Poverty didn’t end, and the war in Vietnam failed. Wolfe suggests that these unfulfilled promises led Americans to question their new faith, especially during the Johnson years when the War on Poverty had been an important presidential initiative. Politicians grew frustrated with the inability to document the effectiveness of social-welfare programs, and think-tank experts gained the reputation of having been the architects of violence abroad. War protests on campuses targeted university scientists for their complicity in the war effort. In addition, accusations of corruption in international development agencies suggested that “development” was not as easy or straightforward as scientists made it out to be. Wolfe observes that the failures of these science-based solutions and the persistence of these problems sparked a wave of disillusionment.
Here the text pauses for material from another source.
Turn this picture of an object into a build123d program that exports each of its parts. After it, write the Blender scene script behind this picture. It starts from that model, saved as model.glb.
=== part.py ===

Yet there were some spectacular successes. One was the 1969 lunar landing, a moment when the collaboration between scientists and the federal government achieved its objective. It accomplished an extraordinary feat of science and technology, and dazzled viewers all over the world as they watched astronauts place an American flag on the moon. Still, in Wolfe’s telling, the scientists had fallen, and even occasional bursts of enthusiasm for high-profile successes could not put Humpty Dumpty back together again.
Competing with the Soviets is engaging, and its style of scholarship will intimidate no one. Despite being a synthesis of a huge range of events and sources, the book is slim and easily digested, and readers need no prerequisite science to evaluate the author’s ideas. Wolfe takes us from one constellation of promises to the next, showing how scientists tried—and quite often failed—to apply their worldviews to a multitude of society’s problems.
Jacob Darwin Hamblin is an associate professor of history of science at Oregon State University. He is the author of Arming Mother Nature: The Birth of Catastrophic Environmentalism.